Records provided ::
━━━━━━━━

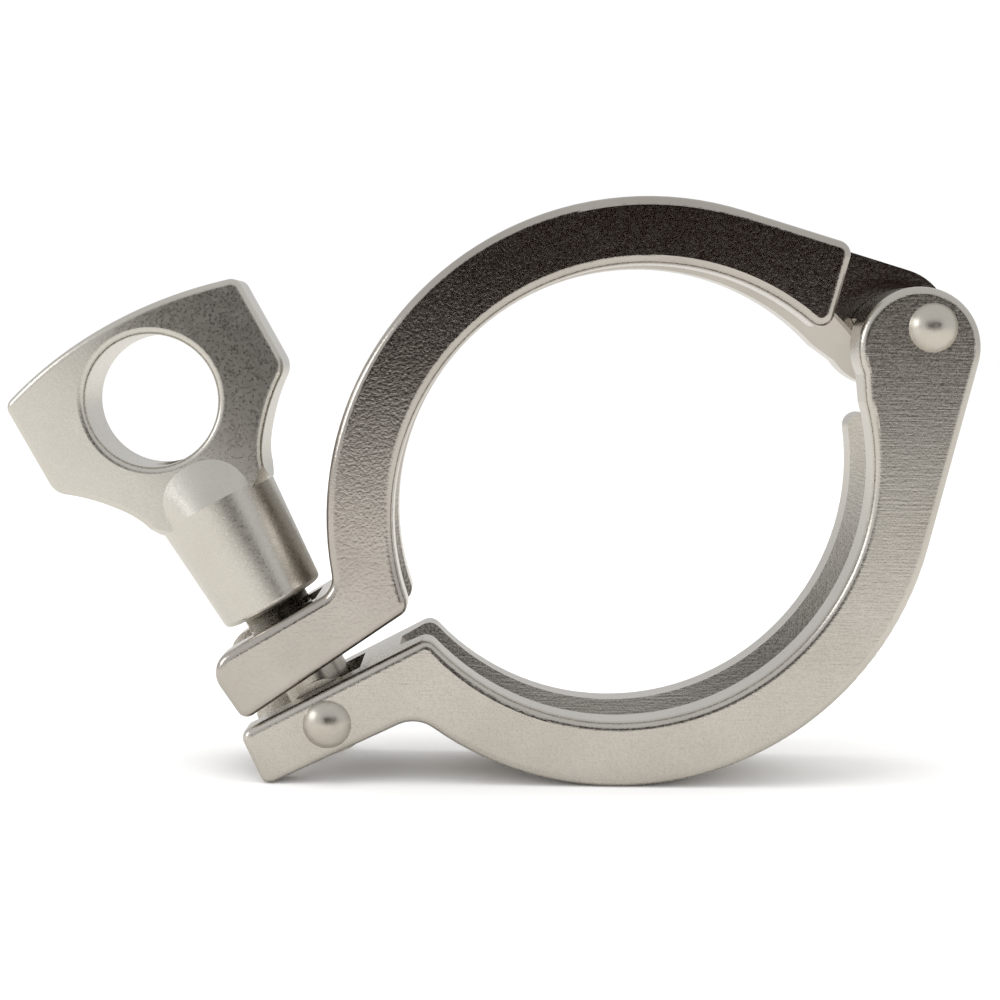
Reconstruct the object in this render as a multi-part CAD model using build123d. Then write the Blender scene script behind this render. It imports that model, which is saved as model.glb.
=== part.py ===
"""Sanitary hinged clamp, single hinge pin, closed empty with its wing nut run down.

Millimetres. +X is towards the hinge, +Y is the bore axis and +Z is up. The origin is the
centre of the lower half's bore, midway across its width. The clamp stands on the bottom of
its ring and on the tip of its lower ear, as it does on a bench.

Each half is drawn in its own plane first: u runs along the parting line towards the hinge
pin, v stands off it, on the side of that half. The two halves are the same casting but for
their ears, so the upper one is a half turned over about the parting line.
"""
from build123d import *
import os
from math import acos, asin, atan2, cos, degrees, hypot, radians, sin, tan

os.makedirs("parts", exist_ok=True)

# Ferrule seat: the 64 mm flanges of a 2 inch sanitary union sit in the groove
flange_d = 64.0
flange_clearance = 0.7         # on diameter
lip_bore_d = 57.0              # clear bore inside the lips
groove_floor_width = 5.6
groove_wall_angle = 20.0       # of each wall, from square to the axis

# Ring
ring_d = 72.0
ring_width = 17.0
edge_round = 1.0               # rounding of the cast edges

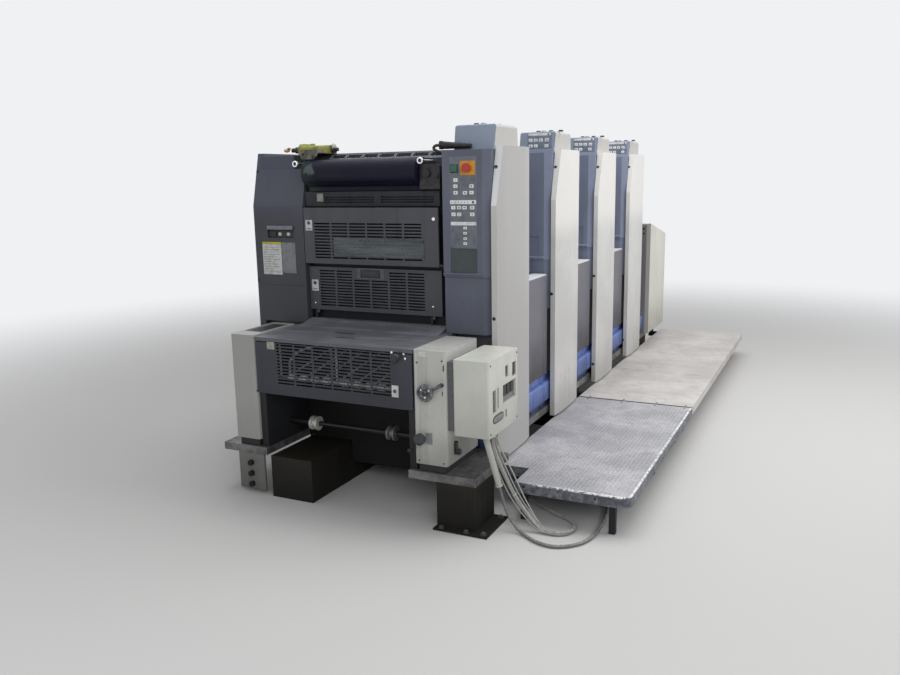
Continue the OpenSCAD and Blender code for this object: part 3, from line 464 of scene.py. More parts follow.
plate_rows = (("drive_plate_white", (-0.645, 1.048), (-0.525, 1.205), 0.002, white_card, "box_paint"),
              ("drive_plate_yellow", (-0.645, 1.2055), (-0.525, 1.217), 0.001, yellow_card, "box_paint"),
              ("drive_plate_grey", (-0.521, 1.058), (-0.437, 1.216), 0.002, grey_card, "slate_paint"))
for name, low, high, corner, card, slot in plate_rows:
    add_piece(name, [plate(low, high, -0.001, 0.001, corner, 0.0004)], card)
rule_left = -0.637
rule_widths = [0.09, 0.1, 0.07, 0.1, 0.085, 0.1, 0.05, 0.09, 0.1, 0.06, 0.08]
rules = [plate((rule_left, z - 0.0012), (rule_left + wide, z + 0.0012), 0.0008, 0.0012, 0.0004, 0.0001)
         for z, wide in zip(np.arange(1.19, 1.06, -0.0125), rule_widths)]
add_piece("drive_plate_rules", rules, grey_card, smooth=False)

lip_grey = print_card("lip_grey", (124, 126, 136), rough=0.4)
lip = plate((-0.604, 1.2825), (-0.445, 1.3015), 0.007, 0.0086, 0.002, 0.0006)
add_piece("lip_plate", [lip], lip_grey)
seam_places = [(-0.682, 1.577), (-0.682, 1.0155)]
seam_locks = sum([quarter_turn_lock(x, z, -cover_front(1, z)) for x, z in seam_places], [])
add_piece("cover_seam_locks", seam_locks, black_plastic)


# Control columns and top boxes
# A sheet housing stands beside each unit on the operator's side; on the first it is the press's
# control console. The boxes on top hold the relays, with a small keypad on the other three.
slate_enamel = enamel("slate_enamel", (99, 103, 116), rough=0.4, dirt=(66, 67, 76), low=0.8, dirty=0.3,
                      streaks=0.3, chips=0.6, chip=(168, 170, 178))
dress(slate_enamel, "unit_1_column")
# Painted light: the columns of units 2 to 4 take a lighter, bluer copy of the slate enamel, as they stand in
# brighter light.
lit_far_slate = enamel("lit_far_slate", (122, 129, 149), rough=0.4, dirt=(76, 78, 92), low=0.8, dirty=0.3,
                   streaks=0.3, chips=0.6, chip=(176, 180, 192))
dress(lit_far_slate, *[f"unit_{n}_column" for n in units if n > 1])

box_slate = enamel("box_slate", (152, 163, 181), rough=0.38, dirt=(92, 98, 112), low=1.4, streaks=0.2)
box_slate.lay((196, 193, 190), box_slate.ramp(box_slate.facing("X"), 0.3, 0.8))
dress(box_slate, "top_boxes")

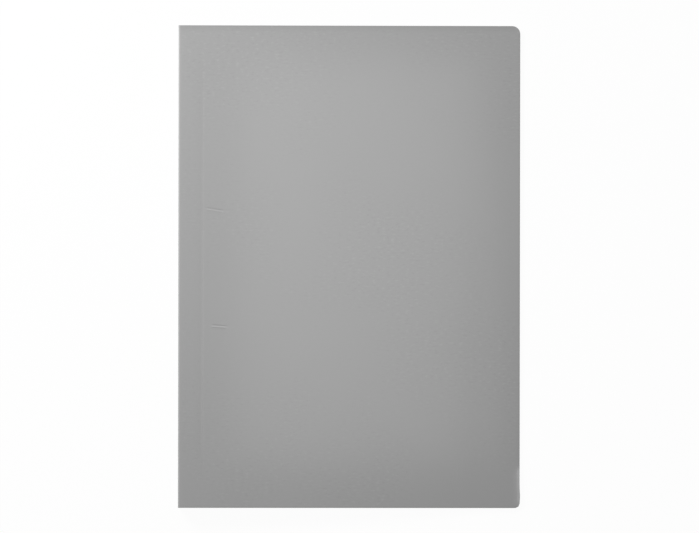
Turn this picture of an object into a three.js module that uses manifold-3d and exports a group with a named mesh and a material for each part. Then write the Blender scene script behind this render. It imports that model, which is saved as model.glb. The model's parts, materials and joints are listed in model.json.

━━━━━━━━

Task details :: Please repeat the material above, word for word and in full.

Final result ::
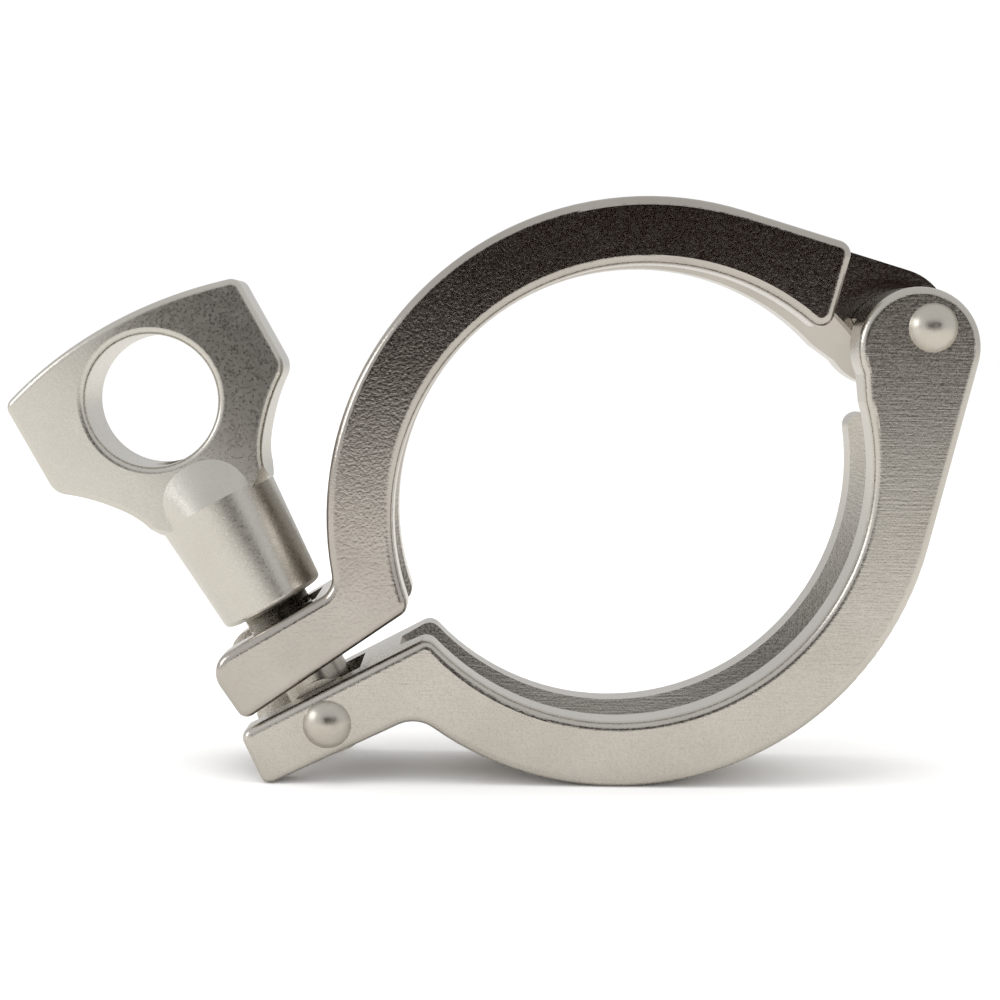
Reconstruct the object in this render as a multi-part CAD model using build123d. Then write the Blender scene script behind this render. It imports that model, which is saved as model.glb.
=== part.py ===
"""Sanitary hinged clamp, single hinge pin, closed empty with its wing nut run down.

Millimetres. +X is towards the hinge, +Y is the bore axis and +Z is up. The origin is the
centre of the lower half's bore, midway across its width. The clamp stands on the bottom of
its ring and on the tip of its lower ear, as it does on a bench.

Each half is drawn in its own plane first: u runs along the parting line towards the hinge
pin, v stands off it, on the side of that half. The two halves are the same casting but for
their ears, so the upper one is a half turned over about the parting line.
"""
from build123d import *
import os
from math import acos, asin, atan2, cos, degrees, hypot, radians, sin, tan

os.makedirs("parts", exist_ok=True)

# Ferrule seat: the 64 mm flanges of a 2 inch sanitary union sit in the groove
flange_d = 64.0
flange_clearance = 0.7         # on diameter
lip_bore_d = 57.0              # clear bore inside the lips
groove_floor_width = 5.6
groove_wall_angle = 20.0       # of each wall, from square to the axis

# Ring
ring_d = 72.0
ring_width = 17.0
edge_round = 1.0               # rounding of the cast edges

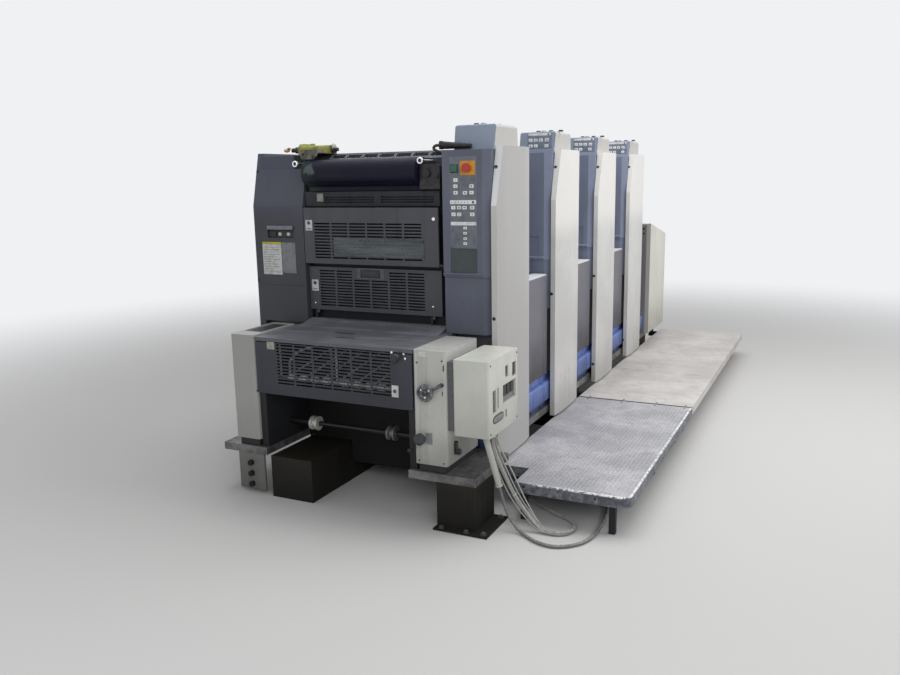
Continue the OpenSCAD and Blender code for this object: part 3, from line 464 of scene.py. More parts follow.
plate_rows = (("drive_plate_white", (-0.645, 1.048), (-0.525, 1.205), 0.002, white_card, "box_paint"),
              ("drive_plate_yellow", (-0.645, 1.2055), (-0.525, 1.217), 0.001, yellow_card, "box_paint"),
              ("drive_plate_grey", (-0.521, 1.058), (-0.437, 1.216), 0.002, grey_card, "slate_paint"))
for name, low, high, corner, card, slot in plate_rows:
    add_piece(name, [plate(low, high, -0.001, 0.001, corner, 0.0004)], card)
rule_left = -0.637
rule_widths = [0.09, 0.1, 0.07, 0.1, 0.085, 0.1, 0.05, 0.09, 0.1, 0.06, 0.08]
rules = [plate((rule_left, z - 0.0012), (rule_left + wide, z + 0.0012), 0.0008, 0.0012, 0.0004, 0.0001)
         for z, wide in zip(np.arange(1.19, 1.06, -0.0125), rule_widths)]
add_piece("drive_plate_rules", rules, grey_card, smooth=False)

lip_grey = print_card("lip_grey", (124, 126, 136), rough=0.4)
lip = plate((-0.604, 1.2825), (-0.445, 1.3015), 0.007, 0.0086, 0.002, 0.0006)
add_piece("lip_plate", [lip], lip_grey)
seam_places = [(-0.682, 1.577), (-0.682, 1.0155)]
seam_locks = sum([quarter_turn_lock(x, z, -cover_front(1, z)) for x, z in seam_places], [])
add_piece("cover_seam_locks", seam_locks, black_plastic)


# Control columns and top boxes
# A sheet housing stands beside each unit on the operator's side; on the first it is the press's
# control console. The boxes on top hold the relays, with a small keypad on the other three.
slate_enamel = enamel("slate_enamel", (99, 103, 116), rough=0.4, dirt=(66, 67, 76), low=0.8, dirty=0.3,
                      streaks=0.3, chips=0.6, chip=(168, 170, 178))
dress(slate_enamel, "unit_1_column")
# Painted light: the columns of units 2 to 4 take a lighter, bluer copy of the slate enamel, as they stand in
# brighter light.
lit_far_slate = enamel("lit_far_slate", (122, 129, 149), rough=0.4, dirt=(76, 78, 92), low=0.8, dirty=0.3,
                   streaks=0.3, chips=0.6, chip=(176, 180, 192))
dress(lit_far_slate, *[f"unit_{n}_column" for n in units if n > 1])

box_slate = enamel("box_slate", (152, 163, 181), rough=0.38, dirt=(92, 98, 112), low=1.4, streaks=0.2)
box_slate.lay((196, 193, 190), box_slate.ramp(box_slate.facing("X"), 0.3, 0.8))
dress(box_slate, "top_boxes")

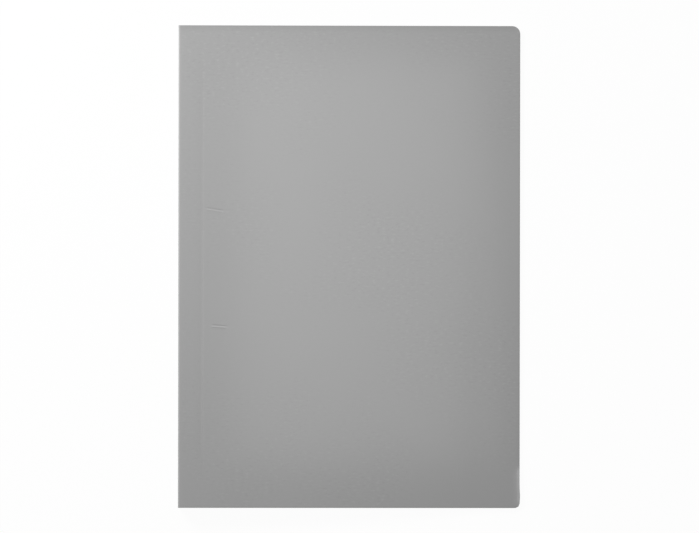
Turn this picture of an object into a three.js module that uses manifold-3d and exports a group with a named mesh and a material for each part. Then write the Blender scene script behind this render. It imports that model, which is saved as model.glb. The model's parts, materials and joints are listed in model.json.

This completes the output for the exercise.